Je reçois énormément de visiteurs sur ce blog qui ont tapé dans Google « Comment organiser festival courts-métrages » et sont tombés sur ce message.
Mais je me suis dit que ce serait quand même intéressant d'en faire un nouveau, plus constructif, où je pourrais éructer toutes mes recommandations issues de mes innombrables visites dans des festivals, petits et grands, amateurs ou pro. Cette envie a été décuplée après ma visite au Concours de courts-métrages de Clichy-la-Garenne, dont l’amateurisme de l’organisation m’a particulièrement irrité.
INSCRIPTION
La plupart de mes griefs concernent les procédures d’inscription, par trop lourdes et archaïques.
La première recommandation serait de passer à une inscription purement dématérialisée : un formulaire sur internet à remplir, très simple, et une case à cocher pour « Signer » le règlement. Et ensuite un film à uploader sur un serveur, ou un lien Vimeo protégé à fournir. Basta.
Au lieu de ça, les festivals, petits et grands, nous obligent à fournir une quantité d’infos longue comme le bras : dates de naissance, format de tournage, nom et prénom de l’ingé son ou autre…
Contentez-vous de la base, de l’indispensable. C’est mieux pour vous, et mieux pour nous. Avez-vous réellement besoin du numéro de fax du réalisateur ?
Demandez-nous juste le synopsis du film, sa durée, et le contact du réalisateur et du producteur.
De plus, ces formulaires d’inscription sont très souvent des PDF non modifiables, à imprimer, et à remplir à la main, avec de toutes petites lignes où on a à peine la place d’écrire. C’est ridicule.
Au moins proposez nous des PDF modifiables, ou des fiches d’inscription sous Word. Ce serait plus facile pour nous… et plus lisible pour vous.
Et, par pitié, laissez la place pour inscrire deux réalisateurs et pas qu’un seul.
Par ailleurs, arrêtez de nous demander d’envoyer des infos inutiles qui ne serviront au catalogue si et seulement si on est sélectionnés : flyers, photos, affiches, fiche technique complète… Les réalisateurs seront ravis de vous fournir ces infos en cas de sélection, mais s’il vous plaît, n’alourdissez pas inutilement les procédures d’inscription.
En ce qui concerne les frais d’inscription, ils sont dans la limite du possible à éviter. S’il y en a, il faut offrir en échange une vraie contrepartie pour les réalisateurs sélectionnés (logement et/ou transport offert, repas gratuits, etc.). Il existe une formule trop peu répandue : l’inscription est gratuite, mais il y a une somme symbolique à payer en cas de sélection.
J’étais tombé sur un petit festival qui demandait 15€ de frais d’inscription. Voulant à tout prix montrer mon film, je les ai déboursés ; la compétition a été annulée : ils n’avaient reçu que trois films !
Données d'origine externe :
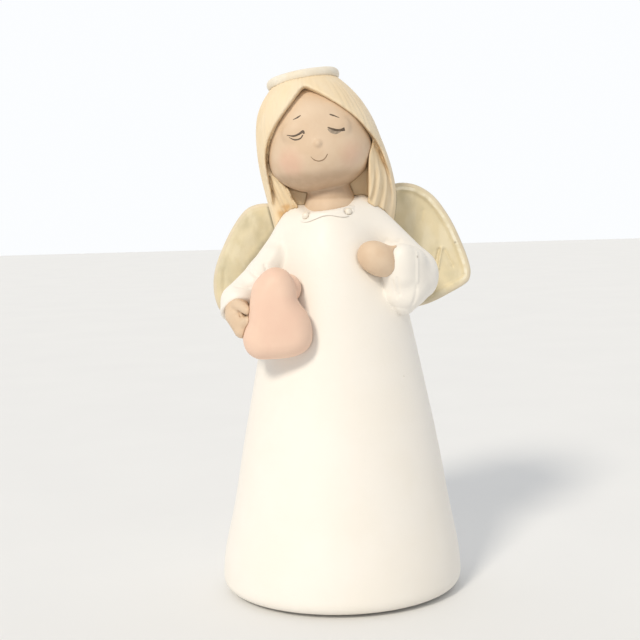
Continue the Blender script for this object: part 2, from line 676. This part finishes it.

Et pour ce qui est du format demandé, si l’upload d’un fichier ou l’envoi d’un lien n’est pas techniquement possible, s’il vous plaît, arrêtez d’exiger des K7 Mini-DV ou autres formats du passé… (je m’adresse à vous, oui à vous, les festivals de la FFCV)
INFORMATION SUR LA SELECTION
Combien de festivals ne préviennent jamais en cas de non-sélection ? Des fois, on se retrouve à une semaine de l’évènement à devoir téléphoner pour connaître le choix des augustes sélectionneurs. N’ayant pas reçu d’infos, on se doute de la réponse (négative), mais des fois l’organisation est tellement aux fraises qu’on est en fait sélectionné sans avoir été prévenu.
Des plateformes telles que Le-Court.com permettent d’éviter de répondre à tout le monde individuellement. Mais même sur de tels sites, il arrive qu’on ne soit pas tenu au courant (comme pour le festival de Grenoble, par exemple). Honte.
Bref: soyez gentils et ayez la politesse de nous prévenir (tôt).
DIFFUSION
Si on a la chance d’être sélectionné et qu’on peut participer au festival, voici ce qu’on aimerait y voir :
Une diffusion en DCP. C’est simple, c’est efficace, c’est excellent. Sinon, n’importe quelle projo à partir d’un master HD des films, via un ordinateur par exemple. Mais s’il vous plaît, sus au DVD.
Si vous mettez en place une sorte d’habillage visuel avant chaque projection, s’il vous plaît, ne mettez pas le titre du film. C’est une remarque un peu anale, peut-être, mais quelques films tirent profit de la manière dont ils font apparaître leur titre (à la toute fin du film, ou de manière choc pendant le métrage). Or le fait de le projeter sur l’écran avant-même que le film commence peut nuire à son impact.
Sur le plan du programme, par contre, merci de publier les durées des films.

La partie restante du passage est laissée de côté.